A well-known time-domain speech coder is the Code Excited Linear Predictive (CELP) coder described in L. B. Rabiner and R. W. Schafer, Digital Processing of Speech Signals 396-453 (1978), which is fully incorporated herein by reference. In a CELP coder, the short term correlations, or redundancies, in the speech signal are removed by a linear prediction (LP) analysis, which finds the coefficients of a short-term formant filter. Applying the short-term prediction filter to the incoming speech frame generates an LP residue signal, which is further modeled and quantized with long-term prediction filter parameters and a subsequent stochastic codebook. Thus, CELP coding divides the task of encoding the time-domain speech waveform into the separate tasks of encoding the LP short-term filter coefficients and encoding the LP residue. Time-domain coding can be performed at a fixed rate (i.e., using the same number of bits, N0, for each frame) or at a variable rate (in which different bit rates are used for different types of frame contents). Variable-rate coders attempt to use only the amount of bits needed to encode the codec parameters to a level adequate to obtain a target quality. An exemplary variable rate CELP coder is described in U.S. Pat. No. 5,414,796, which is assigned to the assignee of the present invention and fully incorporated herein by reference.
Time-domain coders such as the CELP coder typically rely upon a high number of bits, N0, per frame to preserve the accuracy of the time-domain speech waveform. Such coders typically deliver excellent voice quality provided the number of bits, N0, per frame are relatively large (e.g., 8 kbps or above). However, at low bit rates (4 kbps and below), time-domain coders fail to retain high quality and robust performance due to the limited number of available bits. At low bit rates, the limited codebook space clips the waveform-matching capability of conventional time-domain coders, which are so successfully deployed in higher-rate commercial applications. Hence, despite improvements over time, many CELP coding systems operating at low bit rates suffer from perceptually significant distortion typically characterized as noise.
There is presently a surge of research interest and strong commercial need to develop a high-quality speech coder operating at medium to low bit rates (i.e., in the range of 2.4 to 4 kbps and below). The application areas include wireless telephony, satellite communications, Internet telephony, various multimedia and voice-streaming applications, voice mail, and other voice storage systems. The driving forces are the need for high capacity and the demand for robust performance under packet loss situations. Various recent speech coding standardization efforts are another direct driving force propelling research and development of low-rate speech coding algorithms. A low-rate speech coder creates more channels, or users, per allowable application bandwidth, and a low-rate speech coder coupled with an additional layer of suitable channel coding can fit the overall bit-budget of coder specifications and deliver a robust performance under channel error conditions. An exemplary low-rate speech coder is the prototype pitch period (PPP) speech coder described in U.S. application Ser. No. 09/217,341, entitled VARIABLE RATE SPEECH CODING, filed Dec. 21, 1998, assigned to the assignee of the present invention, and fully incorporated herein by reference.
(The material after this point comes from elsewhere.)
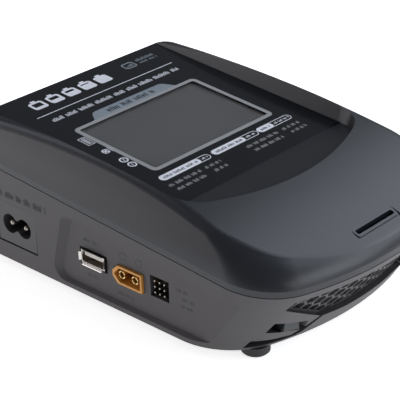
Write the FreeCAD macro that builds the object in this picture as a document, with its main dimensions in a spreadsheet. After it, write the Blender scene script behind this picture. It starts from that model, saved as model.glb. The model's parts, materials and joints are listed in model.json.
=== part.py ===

In conventional predictive speech coders such as the CELP coder, the PPP coder, and the waveform interpolation (WI) coder, the coding scheme relies heavily upon past output. Hence, if a frame error or a frame erasure is received at the decoder, the decoder must create its own best replacement for the frame in question. The decoder typically uses an intelligent frame repeat of the previous output. Because the decoder must create its own replacement, the decoder and the encoder lose synchronization with each other. Therefore, when the next frame arrives at the decoder, if that frame is predictively coded, the decoder refers to different previous output than the encoder used. This causes a reduction in voice quality or speech coder performance. The more heavily the speech coder relies on predictive coding techniques (i.e., the more frames the speech coder encodes predictively), the greater the reduction in performance. Thus, there is a need for a method of reducing sensitivity to frame error conditions in a predictive speech coder.
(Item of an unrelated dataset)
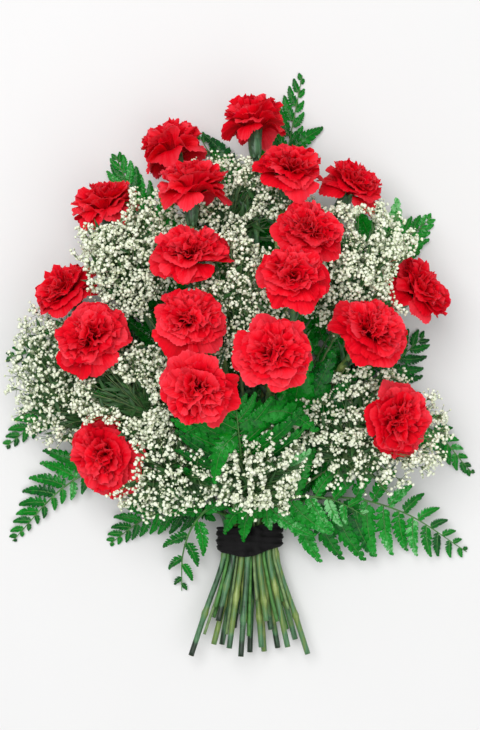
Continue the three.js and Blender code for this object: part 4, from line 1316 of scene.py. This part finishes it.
def ribbon_grid(settings):
    """The ribbon: a strip wound round the stems, each turn over the last and slanting the other way.

    At angle a the strip lies at the sleeve's radius plus a layer for each turn. Seen from the front it
    sags to a V in its middle and is gathered towards its sides; the narrower it is, the deeper its creases,
    which run the same way in every turn.
    """
    low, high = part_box("ribbon")
    heights = np.linspace(low[1] + 5 * MM, high[1] - 5 * MM, SLEEVE_LEVELS)
    middle, fits = sleeve_wall(heights)
    turns = settings.turns
    a = np.linspace(0, 2 * np.pi * turns, RIBBON_STEPS * turns)[:, None]
    w = np.linspace(-1, 1, RIBBON_ACROSS)[None, :]
    lap = a / (2 * np.pi)
    around = (a + RIBBON_START + np.pi) % (2 * np.pi) - np.pi
    front = np.clip(np.sin(around), 0, 1)
    slant = np.cos(np.pi * lap) * np.cos(around)
    pinch = 0.56 + 0.44 * front**0.8
    sag = 2.0 * np.cos(around) - 4.0 * front**2 + 3.4 * slant
    y = middle[1] + sag * MM + w * pinch * settings.width / 2
    level = np.clip((y - heights[0]) / (heights[1] - heights[0]), 0, SLEEVE_LEVELS - 1.001)
    lower = level.astype(int)
    walls = waves(around[:, 0]) @ fits.T
    base = mix(np.take_along_axis(walls, lower, 1), np.take_along_axis(walls, lower + 1, 1), level - lower)
    depth = 0.3 + 1.5 * (1 - pinch)
    creases = np.sin((y - middle[1]) / MM * 0.9 + 1.4 * np.cos(around) + 0.8 * np.sin(3 * around))
    creases = creases + 0.4 * np.sin((y - middle[1]) / MM * 2.1 + 3 * np.cos(2 * around))
    radius = base + (0.2 + 0.75 * lap + depth * creases) * MM
    points = threes(middle[0] + radius * np.cos(around), y, middle[2] + radius * np.sin(around))
    return points[None], threes(w, a / 8, 0)[None]


class BUNCH_OT_ribbon(bpy.types.Operator):
    """Make the black ribbon round the stems"""

    bl_idname = "bunch.ribbon"
    bl_label = "Ribbon"

    def execute(self, context):
        settings = context.scene.bunch_ribbon
        points, tags = ribbon_grid(settings)
        cloth = thin_sheets(points, settings.thickness, tags)
        piece = add_piece("ribbon_wound", [cloth], [ribbon_finish(settings)], ["ribbon"])
        length = length_of(points[0, :, RIBBON_ACROSS // 2])
        return {"FINISHED"}


# ---------------------------------------------------------------- stage


class BUNCH_OT_stage(bpy.types.Operator):
    """Make the floor, the light and the camera"""

    bl_idname = "bunch.stage"
    bl_label = "Stage"

    def execute(self, context):
        settings = context.scene.bunch_stage
        side = settings.floor_size / 2
        mesh = bpy.data.meshes.new("floor")
        corners = [(-side, -side, 0), (side, -side, 0), (side, side, 0), (-side, side, 0)]
        mesh.from_pydata(corners, [], [(0, 1, 2, 3)])
        finish = Finish("floor_pale", Roughness=0.9, Specular_IOR_Level=0.1)
        cloud = finish.object_noise(6)
        shade = finish.ramp(cloud, (0.2, scaled(settings.floor_pale, 0.985)), (0.8, settings.floor_pale))
        mesh.materials.append(finish.done(shade, cloud, 0.02))
        floor = bpy.data.objects.new("floor", mesh)
        context.collection.objects.link(floor)

        def lamp(name, spot, width, watts):
            """A square soft light of some width that stands at a spot and shines on the bunch."""
            light = bpy.data.lights.new(name, "AREA")
            light.size, light.energy = width, watts
            lit = bpy.data.objects.new(name, light)
            lit.location = spot
            aim = 0.1 * UP - np.array(spot)
            lit.rotation_mode = "QUATERNION"
            lit.rotation_quaternion = Vector(aim).to_track_quat("-Z", "Y")
            context.collection.objects.link(lit)

        lamp("key", (-0.55, 0.7, 2.6), 1.8, settings.key_watts)
        fill_share = 0.45
        lamp("fill", (0.9, -0.9, 2.4), 2.4, settings.key_watts * fill_share)
        world = bpy.data.worlds.new("surround")
        world.use_nodes = True
        surround = world.node_tree.nodes["Background"].inputs
        surround["Strength"].default_value = settings.world_light
        surround["Color"].default_value = (1, 1, 1, 1)
        context.scene.world = world
        context.scene.view_settings.view_transform = "Standard"

        camera = bpy.data.cameras.new("camera")
        camera.sensor_width = 36
        reach = settings.camera_height - settings.middle_plane
        camera.lens = camera.sensor_width * reach / settings.picture_height
        eye = bpy.data.objects.new("camera", camera)
        x, y, _ = placed([0, 0, 0])
        eye.location = (x, y, settings.camera_height)
        context.collection.objects.link(eye)
        context.scene.camera = eye
        return {"FINISHED"}


class BUNCH_PT_panel(bpy.types.Panel):
    """Lists what makes the bunch"""

    bl_idname = "BUNCH_PT_panel"
    bl_label = "Hand-tied bunch"
    bl_space_type = "VIEW_3D"
    bl_region_type = "UI"
    bl_category = "Bunch"

    def draw(self, context):
        for group in SETTINGS:
            box = self.layout.box()
            settings = getattr(context.scene, group)
            for name in settings.__annotations__:
                box.prop(settings, name)
            box.operator(group.replace("_", "."))


# Each group of settings is named after its operator, with a line where that has a dot.
SETTINGS = {
    "bunch_stage": StageSettings,
    "bunch_carnations": CarnationSettings,
    "bunch_fern": FernSettings,
    "bunch_gypsophila": GypsophilaSettings,
    "bunch_ribbon": RibbonSettings,
}
CLASSES = [
    *SETTINGS.values(),
    BUNCH_OT_stage,
    BUNCH_OT_carnations,
    BUNCH_OT_fern,
    BUNCH_OT_gypsophila,
    BUNCH_OT_ribbon,
    BUNCH_PT_panel,
]


def register():
    """Registers the classes and gives the scene its settings."""
    for kind in CLASSES:
        bpy.utils.register_class(kind)
    for name, kind in SETTINGS.items():
        setattr(bpy.types.Scene, name, PointerProperty(type=kind))


def unregister():
    """Takes the settings and the classes away again."""
    for name in SETTINGS:
        delattr(bpy.types.Scene, name)
    for kind in reversed(CLASSES):
        bpy.utils.unregister_class(kind)


def main():
    register()
    bpy.ops.bunch.stage()
    bpy.ops.bunch.carnations()
    bpy.ops.bunch.fern()
    bpy.ops.bunch.gypsophila()
    bpy.ops.bunch.ribbon()


if __name__ == "__main__":
    main()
The present invention is directed to a method of reducing sensitivity to frame error conditions in a predictive speech coder. Accordingly, in one aspect of the invention, a speech coder is provided. The speech coder advantageously includes at least one predictive coding mode; at least one less-predictive coding mode; and a processor coupled to the at least one predictive coding mode and to the at least one less-predictive coding mode, the processor being configured to cause successive speech frames to be coded by selected coding modes in accordance with a pattern of coded speech frames, the pattern including at least one speech frame coded with the less-predictive coding mode.
In another aspect of the invention, a method of coding speech frames is provided. The method advantageously includes the steps of coding a predefined number of successive speech frames with a predictive coding mode; coding at least one speech frame with a less-predictive coding mode after performing the step of coding a predefined number of successive speech frames with a predictive coding mode; and repeating the two coding steps in order to generate a plurality of speech frames coded in accordance with a pattern.
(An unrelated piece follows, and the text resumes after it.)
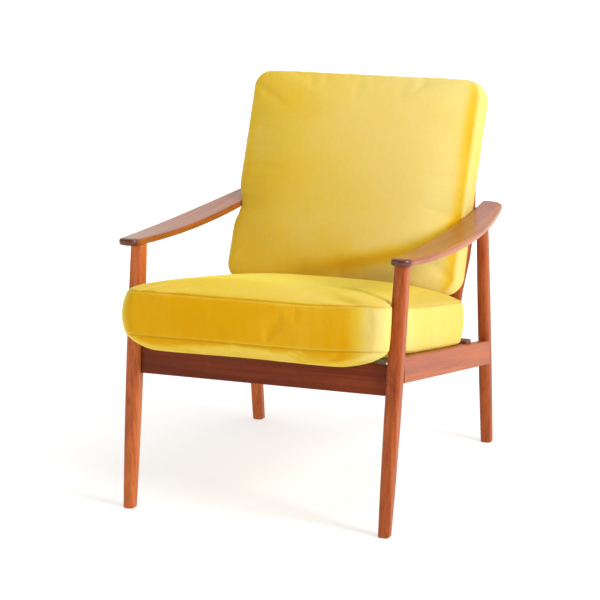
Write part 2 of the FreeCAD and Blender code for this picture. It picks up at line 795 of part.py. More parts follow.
def seat_cushion(name, inset):
    """Boxed seat cushion between the front legs, on the springs, drawn in by inset on every side."""
    body = new_body(name)
    sketch = sketch_on(body, "XY_Plane", f"seat_cushion_bottom + {inset}")
    half = f"( seat_cushion_width / 2 - {inset} )"
    front = f"seat_cushion_front + {inset}"
    back = f"seat_cushion_back - {inset}"
    draw_outline(sketch, [(f"0 - {half}", front), (half, front), (half, back), (f"0 - {half}", back)])
    pad(body, sketch, f"seat_cushion_top - seat_cushion_bottom - 2 * ( {inset} )")
    round_edges(body, f"seat_cushion_corner - {inset}", lambda edge: runs_along(edge, 2))
    round_edges(body, f"seat_cushion_round - {inset}", lambda edge: not runs_along(edge, 2, 0.9))
    in_seat_frame(body)
    return body


def back_cushion(name, inset):
    """Boxed back cushion against the back frame; its foot is cut parallel to the seat cushion's top."""
    body = new_body(name)
    sketch = sketch_on(body, "YZ_Plane")
    rear = f"0 - cushion_clearance - {inset}"
    front = f"0 - cushion_clearance - back_cushion_thickness + {inset}"
    top = f"back_cushion_top - {inset}"
    foot = lambda across: (
        "( seat_height - rear_rail_top - back_base * tan(seat_slope * 1 deg)"
        f" + ( seat_cushion_top + cushion_clearance + {inset} ) / cos(seat_slope * 1 deg) )"
        " * cos(seat_slope * 1 deg) / cos(( back_lean - seat_slope ) * 1 deg)"
        f" + ( {across} ) * tan(( back_lean - seat_slope ) * 1 deg)"
    )
    draw_outline(sketch, [(front, foot(front)), (rear, foot(rear)), (rear, top), (front, top)])
    pad(body, sketch, f"back_cushion_width - 2 * ( {inset} )", both_ways=True)
    is_corner = lambda edge: not runs_along(edge, 0, 0.9) and not runs_along(edge, 2, 0.9)
    round_edges(body, f"back_cushion_corner - {inset}", is_corner)
    is_seam = lambda edge: edge.Length > 45 - value(inset)
    round_edges(body, f"back_cushion_round - {inset}", is_seam)
    in_back_frame(body)
    return body


def build():
    """Build every sub-part and leave the finished ones in FINISHED."""
    fill_sheet()
    front = ("front", "0", "front_leg_run", "leg_splay")
    back = ("back", "stance_depth", "( 0 - back_leg_run )", "0")

    dowel = cylinder("arm_dowel_left", "dowel_diameter", "dowel_length")
    lean = "back_lean * 1 deg"
    reach = "( arm_back_height - 5 - arm_thickness / 2 - rear_rail_top )"
    y = f"back_base + {reach} * tan({lean}) + stile_thickness / 2 / cos({lean})"
    dowel.Placement = FreeCAD.Placement(FreeCAD.Vector(), FreeCAD.Rotation(FreeCAD.Vector(0, 1, 0), 90))
    dowel.setExpression("Placement.Base.x", bind("stile_outer + 0.5 - dowel_length / 2"))
    dowel.setExpression("Placement.Base.y", bind(depth(y)))
    dowel.setExpression("Placement.Base.z", bind(f"rear_rail_top + {reach}"))

    armrest = cut("armrest_left", armrest_blank(), [arm_tenon(*front), arm_tenon(*back), dowel])
    side_core = side_rail_tenons()
    front_core = front_rail_tenons()
    rear_core = rear_rail_tenons()
    front_leg = cut("front_leg_left", leg_blank(*front), [armrest, side_core, front_core])
    back_leg = cut("back_leg_left", leg_blank(*back), [armrest, side_core])

    screw_positions = spaced("first_screw", "screw_pitch", "screw_count")
    screws = [strip_screw(f"strip_screw_{number + 1}", at) for number, at in enumerate(screw_positions)]
    screw_group = group("strip_screws_left", screws)
    side_rail = cut("side_rail_left", side_rail_blank(), [front_leg, back_leg, rear_core, *screws])
    side_rails = [side_rail, mirror("side_rail_cutter", side_rail)]
    front_legs = [front_leg, mirror("front_leg_cutter", front_leg)]
    front_rail = cut("front_rail", front_rail_blank(), [*front_legs, *side_rails])

    foot_tenon = stile_foot_tenon()
    foot_tenons = [foot_tenon, mirror("stile_foot_tenon_right", foot_tenon)]
    rear_rail = cut("rear_rail", rear_rail_blank(), [*side_rails, *foot_tenons])

    rises = spaced("first_slat", "slat_pitch", "slat_count")
    slats = [
        bowed_slat(f"back_slat_{number + 1}", "slat_height", "slat_thickness", rise)
        for number, rise in enumerate(rises)
    ]
    top_rise = "stile_length - top_rail_drop - top_rail_height"
    top_rail = bowed_slat("back_top_rail", "top_rail_height", "top_rail_thickness", top_rise)
    stile = cut("back_stile_left", stile_blank(), [rear_rail, dowel, top_rail, *slats])

    positions = spaced("first_spring", "spring_pitch", "spring_count")
    springs = [spring(f"seat_spring_{number + 1}", at) for number, at in enumerate(positions)]
    strip_blank = spring_strip(positions)
    strip = cut("spring_strip_left", strip_blank, [screw_group])

    finish_pair("front_leg", front_leg)
    finish_pair("back_leg", back_leg)
    finish_pair("side_rail", side_rail)
    finish("front_rail", front_rail)
    finish("rear_rail", rear_rail)
    finish_pair("armrest", armrest)
    finish_pair("back_stile", stile)
    finish("back_top_rail", top_rail)
    for slat in slats:
        finish(slat.Name, slat)
    finish_pair("arm_dowel", dowel)
    finish_pair("spring_strip", strip)
    finish_pair("strip_screws", screw_group)
    for item in springs:
        finish(item.Name, item)
    build_cushions()


def cushion_zip(kind, y, z):
    """Zip set flush in a cover, across the chair, with one corner at a point of the seat's frame."""
    strip = box(f"{kind}_cushion_zip", "zip_length", "zip_width", "zip_thickness")
    slope = "seat_slope * 1 deg"
    place(strip, angle="seat_slope")
    across = f"( {y} ) * cos({slope}) + ( {z} ) * sin({slope})"
    rise = f"seat_height - ( {y} ) * sin({slope}) + ( {z} ) * cos({slope})"
    strip.setExpression("Placement.Base.x", bind("0 - zip_length / 2"))
    strip.setExpression("Placement.Base.y", bind(depth(across)))
    strip.setExpression("Placement.Base.z", bind(rise))
    return strip


def build_cushions():
    """Covers, foam cores and zips of both cushions."""
    foot = "seat_cushion_top + cushion_clearance"
    middle = "( seat_cushion_top + seat_cushion_bottom ) / 2"
    seat_zip = cushion_zip("seat", "seat_cushion_back - zip_thickness", middle)
    seat_zip.setExpression("Width", bind("zip_thickness"))
    seat_zip.setExpression("Height", bind("zip_width"))
    back_zip = cushion_zip("back", "back_zip_setback", foot)
    for kind, maker, strip in (("seat", seat_cushion, seat_zip), ("back", back_cushion, back_zip)):
        outer = maker(f"{kind}_cushion_outer", "0")
        cavity = maker(f"{kind}_cushion_cavity", "cover_thickness")
        foam = maker(f"{kind}_cushion_foam", "( cover_thickness + foam_clearance )")
        finish(f"{kind}_cushion_cover", cut(f"{kind}_cushion_cover", outer, [cavity, strip]))
        finish(f"{kind}_cushion_foam", foam)
        finish(f"{kind}_cushion_zip", strip)


def check_and_export():
    """Stop on any failed object, then write one STEP file for each finished sub-part."""
    DOC.recompute()
    failed = [item.Label for item in DOC.Objects if "Invalid" in item.State or "Error" in item.State]
    if failed:
        raise RuntimeError(f"failed objects: {failed}")
    os.makedirs("parts", exist_ok=True)
    for item in FINISHED:
        if item.Shape.isNull() or not item.Shape.isValid():
            raise RuntimeError(f"{item.Label} has no valid shape")
        item.Shape.exportStep(f"parts/{item.Label}.step")
        print(f"{item.Label}: {len(item.Shape.Solids)} solids, {item.Shape.Volume / 1000:.1f} cm3")


build()
check_and_export()
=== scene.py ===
"""Easy chair: its velvet cushions, its springs and every finish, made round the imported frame.

Lengths are metres. X points to the sitter's left, Y from front to back and Z up, as in the frame.
"""

import json
import logging
import math
from dataclasses import dataclass
from enum import Enum

import bmesh
import bpy
from mathutils import Matrix, Vector

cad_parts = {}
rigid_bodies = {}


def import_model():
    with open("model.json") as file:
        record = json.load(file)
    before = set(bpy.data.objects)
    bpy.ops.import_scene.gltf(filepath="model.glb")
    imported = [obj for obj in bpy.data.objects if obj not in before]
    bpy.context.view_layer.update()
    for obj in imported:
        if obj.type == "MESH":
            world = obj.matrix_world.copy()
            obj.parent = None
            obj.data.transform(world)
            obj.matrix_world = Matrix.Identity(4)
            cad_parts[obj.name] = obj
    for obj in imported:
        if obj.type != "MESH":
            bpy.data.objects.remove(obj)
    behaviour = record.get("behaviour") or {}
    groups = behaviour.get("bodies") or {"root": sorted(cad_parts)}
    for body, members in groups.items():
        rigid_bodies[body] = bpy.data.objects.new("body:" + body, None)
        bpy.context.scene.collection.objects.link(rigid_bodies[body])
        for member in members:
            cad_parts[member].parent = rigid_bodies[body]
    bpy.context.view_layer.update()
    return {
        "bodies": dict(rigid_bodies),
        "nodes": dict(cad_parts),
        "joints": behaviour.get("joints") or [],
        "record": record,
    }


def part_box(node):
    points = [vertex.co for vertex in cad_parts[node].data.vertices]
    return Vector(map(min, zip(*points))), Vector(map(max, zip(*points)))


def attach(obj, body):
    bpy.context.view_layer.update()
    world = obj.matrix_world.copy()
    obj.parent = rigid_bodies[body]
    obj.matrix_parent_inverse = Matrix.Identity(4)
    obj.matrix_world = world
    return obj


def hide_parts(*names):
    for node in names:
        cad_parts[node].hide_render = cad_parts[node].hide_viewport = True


log = logging.getLogger("easy_chair")

Triple = tuple[float, float, float]
Socket = bpy.types.NodeSocket
Shape = bmesh.types.BMesh
Finish = bpy.types.Material
Piece = bpy.types.Object
Source = Socket | float

SETBACK = 0.3918
SEAT_RISE = 0.3686
SEAT_SLOPE = math.radians(10.0)
BACK_LEAN = math.radians(24.2)
BACK_FOOT = Vector((0.0, 0.5519 - SETBACK, 0.278))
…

In another aspect of the invention, a speech coder is provided. The speech coder advantageously includes means for coding a predefined number of successive speech frames with a predictive coding mode; means for coding at least one speech frame with a less-predictive coding mode after the predefined number of successive speech frames have been coded with the predictive coding mode; and means for generating a plurality of speech frames coded in accordance with a pattern, the pattern including at least one speech frame coded with a less-predictive coding mode.
In another aspect of the invention, a method of coding speech frames is provided. The method advantageously includes the step of coding a plurality of speech frames in a pattern, the pattern including at least one predictively coded speech frame and at least one less-predictively coded speech frame.
In another aspect of the invention, a method of coding speech frames is provided. The method advantageously includes the step of coding a plurality of speech frames in a pattern, the pattern including at least one heavily predictively coded speech frame and at least one mildly predictively coded speech frame.